The school meal standards are a long-overdue investment in the future health and productivity of our children, and they will save billions of dollars in future health care costs. According to a report (PDF) by the Produce for Better Health Foundation, the diet-related medical costs of four illnesses alone – diabetes, cancer, coronary heart disease and stroke – total $38 billion a year. There is substantial evidence that people who eat diets rich in fruits and vegetables are far less likely to suffer these health problems.

Despite the benefits (and deliciousness!) of fruits and vegetables, America’s children eat shockingly little produce. According to a 2009 study by the Centers for Disease Control and Prevention, just 1 percent of adolescents eat their recommended servings of fruit and vegetables.

Now, however, schools across the country (even those without activist parents or community members insisting on better food) will have the tools and – equally important – the financial support to re-imagine the meals they serve their students.

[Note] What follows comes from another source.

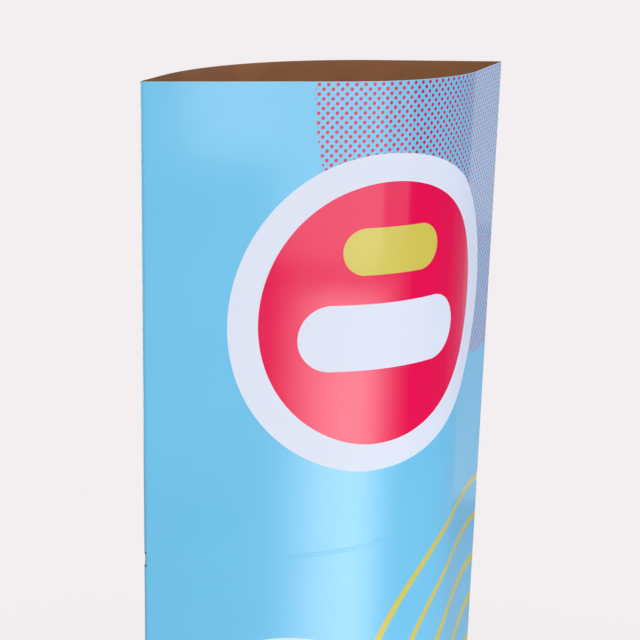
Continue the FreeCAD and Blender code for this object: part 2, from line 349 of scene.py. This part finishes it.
def sleeve_levels():
    """Heights of the mesh rows: close together at the creases, wide apart elsewhere."""
    levels = {0.0, HEIGHT}
    for crease in CREASES:
        levels |= {round(crease + k * ROW_STEP, 6) for k in range(-ROWS_BELOW, ROWS_ABOVE + 1)}
        middle = crease + RELIEF_LIFT
        levels |= {middle + side * off for side in (-1, 1) for off in (SLIT_START, RELIEF_HALF)}
    steady = [k * WIDE_ROW_STEP for k in range(1, math.floor(HEIGHT / WIDE_ROW_STEP) + 1)]
    levels |= {z for z in steady if min(abs(z - other) for other in levels) > WIDE_ROW_GAP}
    return sorted(levels)


PRINTED, BROWN, BROWN_CUT, WHITE_CUT = range(4)


def make_sleeve(materials):
    """The corrugated board once round: printed face, brown face, cut edges and relief slots."""
    sheet = Sheet("sleeve_wall")
    ring = PLAN[:-1]
    along = [s.along for s in PLAN]
    levels = sleeve_levels()
    outer = [sheet.row(ring, 0, z) for z in levels]
    inner = [sheet.row(ring, BOARD, z) for z in levels]
    count, last = len(ring), len(levels) - 1

    def present(i, k):
        a, b = ring[i % count].point, ring[(i + 1) % count].point
        far = min(abs(a.x), abs(b.x)) > SLIT_REACH
        cut = SLIT_START / RELIEF_HALF < off_relief((levels[k] + levels[k + 1]) / 2) < 1
        return not (far and cut)

    for k in range(last):
        low, high = levels[k], levels[k + 1]
        for i in range(count):
            if not present(i, k):
                continue
            j = (i + 1) % count
            u, v = along[i], along[i + 1]
            flat = ((u, low), (v, low), (v, high), (u, high))
            back = ((v, low), (u, low), (u, high), (v, high))
            sheet.quad((outer[k][i], outer[k][j], outer[k + 1][j], outer[k + 1][i]), PRINTED, flat)
            sheet.quad((inner[k][j], inner[k][i], inner[k + 1][i], inner[k + 1][j]), BROWN, back)
            if not present(i + 1, k):
                side = (outer[k][j], inner[k][j], inner[k + 1][j], outer[k + 1][j])
                sheet.quad(side, BROWN_CUT, flat)
            if not present(i - 1, k):
                side = (inner[k][i], outer[k][i], outer[k + 1][i], inner[k + 1][i])
                sheet.quad(side, BROWN_CUT, flat)
            if k < last - 1 and not present(i, k + 1):
                side = (outer[k + 1][i], outer[k + 1][j], inner[k + 1][j], inner[k + 1][i])
                sheet.quad(side, BROWN_CUT, flat)
            if k > 0 and not present(i, k - 1):
                side = (inner[k][i], inner[k][j], outer[k][j], outer[k][i])
                sheet.quad(side, BROWN_CUT, flat)
    cut_edge(sheet, ring, along, outer[last], inner[last], HEIGHT, HEIGHT - FLUTE_DEPTH)
    cut_edge(sheet, ring, along, outer[0], inner[0], 0.0, FLUTE_DEPTH)
    return sheet.build(materials)


def cut_edge(sheet, ring, along, outer, inner, z, deeper):
    """Edge of the board: two liners with the open space of the fluting between them."""
    rows = [outer]
    for depth, height in ((LINER, z), (LINER, deeper), (BOARD - LINER, deeper), (BOARD - LINER, z)):
        rows.append(sheet.row(ring, depth, height))
    rows.append(inner)
    for k, slot in enumerate((WHITE_CUT, BROWN_CUT, BROWN_CUT, BROWN_CUT, BROWN_CUT)):
        pair = rows[k], rows[k + 1]
        sheet.strip(*(pair if deeper < z else pair[::-1]), along, (z, z), slot)


def fine_stations(count):
    """Stations at even distances once round the sheet."""
    fine, k = [], 0
    for n in range(count):
        along = FULL_LENGTH * n / count
        while PLAN[k + 1].along < along:
            k += 1
        a, b = PLAN[k], PLAN[k + 1]
        share = (along - a.along) / (b.along - a.along)
        normal = a.normal.lerp(b.normal, share).normalized()
        fine.append(Station(a.point.lerp(b.point, share), normal, along))
    return fine


def make_fluting(materials):
    """The wavy paper between the liners, seen in the rim and in the bottom edge."""
    sheet = Sheet("sleeve_fluting")
    waves = round(FULL_LENGTH / FLUTE_PITCH)
    fine = fine_stations(waves * FLUTE_SAMPLES)
    marks = [s.along for s in fine] + [FULL_LENGTH]
    depth = (BOARD - 2 * LINER - FLUTE_PAPER) / 2 - FLUTE_PLAY

    def swing(s):
        return BOARD / 2 + depth * math.sin(2 * math.pi * waves * s.along / FULL_LENGTH)

    ends = (
        (HEIGHT - FLUTE_DEPTH + FLUTE_END_GAP, HEIGHT - FLUTE_CUT_GAP),
        (FLUTE_CUT_GAP, FLUTE_DEPTH - FLUTE_END_GAP),
    )
    for low, high in ends:
        rows = []
        for half, z in ((-0.5, low), (-0.5, high), (0.5, high), (0.5, low)):
            rows.append(sheet.row(fine, lambda s, h=half: swing(s) + h * FLUTE_PAPER, z))
        for a, b in ((0, 1), (1, 2), (2, 3), (3, 0)):
            sheet.strip(rows[a], rows[b], marks, (low, high), 0)
    return sheet.build(materials, sharp=60)


def lap_stations():
    """Stations from just past the left fold to the free edge of the lap."""
    fold_end = next(k for k, s in enumerate(PLAN) if s.point.x > -HALF_WIDTH + LAP_FOLD_GAP)
    stations = [s for s in PLAN[fold_end:] if s.along < LAP_WIDTH]
    last = stations[-1]
    after = PLAN[PLAN.index(last) + 1]
    share = (LAP_WIDTH - last.along) / (after.along - last.along)
    stations.append(Station(last.point.lerp(after.point, share), last.normal, LAP_WIDTH))
    return stations


def make_lap(materials):
    """The glued lap that closes the tube, inside the front board beside the left fold."""
    sheet = Sheet("glue_lap")
    face, edge = 0, 1
    stations = lap_stations()
    along = [s.along for s in stations]

    def top(s):
        return HEIGHT - LAP_MARGIN - LAP_SLANT * (s.along / LAP_WIDTH)

    def bottom(s):
        return LAP_MARGIN + LAP_SLANT * (s.along / LAP_WIDTH)

    between = [z for z in sleeve_levels() if LAP_PLAIN_END < z < HEIGHT - LAP_PLAIN_END]
    heights = [bottom] + between + [top]
    near = [sheet.row(stations, LAP_START, z) for z in heights]
    far = [sheet.row(stations, LAP_START + BOARD, z) for z in heights]
    for k in range(len(heights) - 1):
        grain = (k * LAP_GRAIN_STEP, k * LAP_GRAIN_STEP + LAP_GRAIN_STEP)
        sheet.strip(near[k], near[k + 1], along, grain, face, closed=False)
        sheet.strip(far[k + 1], far[k], along, grain, face, closed=False)
        for i, turn in ((len(along) - 1, False), (0, True)):
            corners = (near[k][i], far[k][i], far[k + 1][i], near[k + 1][i])
            sheet.quad(corners[::-1] if turn else corners, edge, ((0, 0),) * 4)
    sheet.strip(near[-1], far[-1], along, (0, 0), edge, closed=False)
    sheet.strip(far[0], near[0], along, (0, 0), edge, closed=False)
    return sheet.build(materials)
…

The standards announced yesterday are a major step forward, but you can count on food and beverage makers with a vested interest in profits over progress to keep up their fight to blunt efforts to feed our nation’s neediest children better quality food.

You may remember the flurry of news coverage when Congress recently intervened to declare that pizza and French fries should remain in school meals as “vegetables.” The National Potato Council insisted that there is “no value in limiting” foods like tater tots and French fries to only twice a week, and the National Frozen Pizza Institute protested strenuously against a rule that would limit the nutritional “credit” assigned to tomato paste. They wanted to keep a fudge factor that makes it easier for pizza to meet the new standards. Ironically, the pizza peddlers simultaneously heralded the release (PDF) of a better product that would meet the proposed standards.

It’s disheartening that the National Potato Council found more friends in Congress than did the 31 million children the National School Lunch Program serves. As a result of the lawmakers’ actions, the final standards allow fried potatoes to constitute up to 40 percent of the vegetables served during a week. But despite this industry-sponsored congressional meddling, the release of the final standards is good news.

Coming next will be new standards for foods sold in schools that aren’t part of regular meals – in other words, snacks. Big Food – fresh from its success in getting Congress to weigh in on its behalf – will surely have a lot to say about them. It’s up to us to make sure they don’t succeed in compromising our children’s future.